Peut-il assurer une indépendance et une crédibilité à la Télévision roumaine ? Quelques fois les nouvelles transmises dérangent plus les gouvernants que la manière dont elles sont transmises par d’autres chaînes de télévision, timorées peut-être par des fardeaux financiers. S’agit-il de courage ? Ou d’une préparation pour un certain moment ?

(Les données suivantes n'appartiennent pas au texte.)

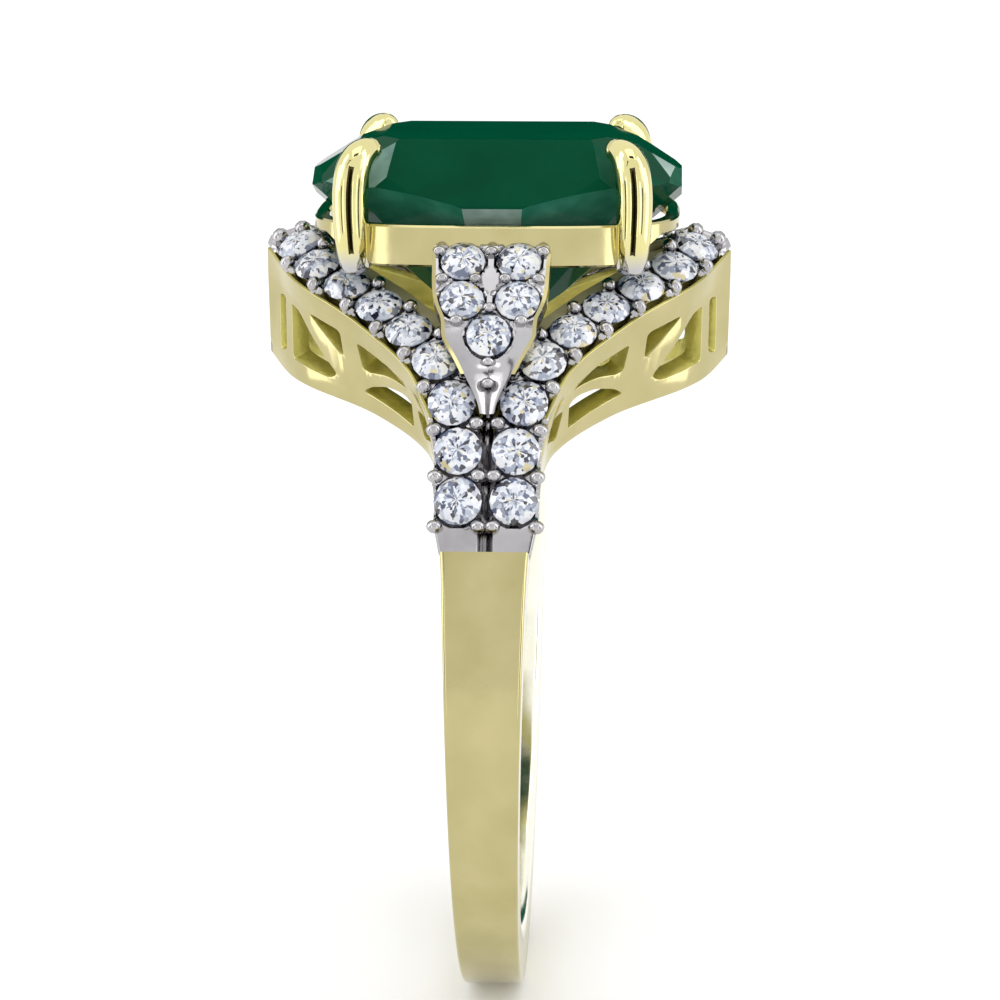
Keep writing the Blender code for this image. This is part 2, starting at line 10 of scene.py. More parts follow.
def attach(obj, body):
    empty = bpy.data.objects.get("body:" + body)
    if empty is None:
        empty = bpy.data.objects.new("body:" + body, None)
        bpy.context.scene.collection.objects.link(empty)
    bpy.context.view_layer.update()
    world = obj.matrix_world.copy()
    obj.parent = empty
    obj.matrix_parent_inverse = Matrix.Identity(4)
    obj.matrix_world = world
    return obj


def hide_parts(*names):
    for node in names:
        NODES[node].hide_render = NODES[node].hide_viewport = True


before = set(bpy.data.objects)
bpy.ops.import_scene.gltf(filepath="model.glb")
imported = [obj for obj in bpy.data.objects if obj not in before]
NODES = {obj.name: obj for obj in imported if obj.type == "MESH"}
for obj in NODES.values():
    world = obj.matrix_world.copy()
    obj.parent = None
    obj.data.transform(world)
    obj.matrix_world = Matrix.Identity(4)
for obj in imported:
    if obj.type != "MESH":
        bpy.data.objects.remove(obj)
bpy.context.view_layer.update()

MM = 0.001

# ---------------------------------------------------------------- lines of the ring, in millimetres
FINGER_RADIUS = 8.65
SHOULDER_ANGLE = math.radians(28.8)
ARM_STONE = 0.69
ARM_STONES = 9
STONE_PITCH = 1.46
FIRST_STONE = 0.88
ARM_LINE = (
    (6.25, 0.00, 12.77),
    (5.27, -2.02, 12.10),
    (3.31, -3.95, 11.18),
    (1.58, -5.84, 9.98),
    (0.91, -7.00, 8.35),
    (0.80, -7.86, 6.62),
    (0.80, -8.64, 4.87),
)
RIM_LINE = (
    (6.90, 0.00),
    (5.60, -2.06),
    (3.45, -3.66),
    (1.85, -5.10),
    (1.42, -6.25),
    (1.31, -7.05),
    (1.22, -7.60),
)
RIM_RADIUS = 8.71
RAIL_BELOW = 0.63
GAP = 0.03
WALL_OUTSIDE = 0.74
WALL_THICKNESS = 0.55
LEDGE_REACH = 1.70
TIP_CLEARANCE = 0.07
TIP_LEAN = 0.30
KEYSTONE_LINE = (
    (-4.36, 12.98, 1.66),
    (-4.72, 12.60, 1.62),
    (-5.65, 11.62, 1.52),
    (-6.33, 10.72, 1.02),
    (-6.74, 9.86, 0.52),
    (-6.98, 9.24, 0.24),
    (-7.22, 8.62, 0.12),
)
KEYSTONE_ROWS = ((1, 0.81), (2, 0.80), (3, 0.0))
KEYSTONE_STONE = 0.64
WINDOWS = (
    ((0.052, 0.22), (0.083, 0.18), (0.083, 0.76), (0.052, 0.82)),
    ((0.116, 0.20), (0.155, 0.22), (0.250, 0.71), (0.228, 0.80), (0.115, 0.79)),
    ((0.190, 0.14), (0.272, 0.13), (0.270, 0.46)),
    ((0.314, 0.15), (0.400, 0.13), (0.465, 0.24), (0.430, 0.27), (0.385, 0.34), (0.335, 0.47), (0.318, 0.46)),
    ((0.309, 0.77), (0.338, 0.64), (0.390, 0.48), (0.440, 0.39), (0.468, 0.41), (0.458, 0.79), (0.366, 0.77)),
    ((0.492, 0.42), (0.560, 0.32), (0.585, 0.55), (0.507, 0.78)),
)


def spline(points, place):
    last = len(points) - 1
    scaled = min(max(place, 0.0), 1.0) * last
    first = min(int(scaled), last - 1)
    t = scaled - first
    p1, p2 = points[first], points[first + 1]
    p0 = points[first - 1] if first else p1 * 2 - p2
    p3 = points[first + 2] if first + 2 <= last else p2 * 2 - p1
    return (
        p1 * 2
        + (p2 - p0) * t
        + (p0 * 2 - p1 * 5 + p2 * 4 - p3) * t**2
        + (p1 * 3 - p0 - p2 * 3 + p3) * t**3
    ) / 2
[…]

Pour toute institution des médias, la parole-clé est la crédibilité. Pour la Télévision roumaine il est encore difficile de redécouvrir cette dimension. Elle a une histoire chargée qui vient d’un autre monde, le monde de la télévision d’Etat, de parti, la télévision de la famille du conducteur. Ensuite, elle a vécu la Révolution en direct, entre le sublime et l’obscur. Il y a eu ensuite la transition, lorsque tous les pouvoirs se sont battus pour elle, pour la posséder et la mettre à produire. Elle essaie maintenant de construire son identité, de ce qu’elle doit être effectivement – service public de télévision, d’après le modèle européen. Tout le long de son histoire, la Télévision Roumaine a été le miroir des temps. Je suis parfois tenté de croire que, si la TVR va changer, quelque chose changera effectivement dans la société roumaine. Dans ce système fractal, où la partie reproduit le tout, le changement peut avoir comme détermination ou au moins comme première confirmation les images qui apparaissent sur l’écran de la TVR.

Les expériences qu’il vit ne le falsifient-elles pas ?

Les expériences ne falsifient que dans la mesure où le personnage s’y prête. Nous ne menons pas la lutte importante avec les autres, mais avec nous-mêmes. Le grand enjeu est  de rester authentique par rapport à nous-mêmes, de nous appartenir. De n’avoir pas vendu tout ce qui se trouve en nous.

Je dois convenir que je ne sais pas, que je n’entrevois pas le dénouement. Il pourrait être un succès éclatant ou une déception. Lequel choisissons-nous ?

Et dans un cas et dans l’autre, l’histoire du personnage ne peut être qu’un récit raconté par les autres. En ce qui concerne le succès, combien de désillusions peut-il comprendre ! Cela dépend du point de vue, de la salle, ou de la scène.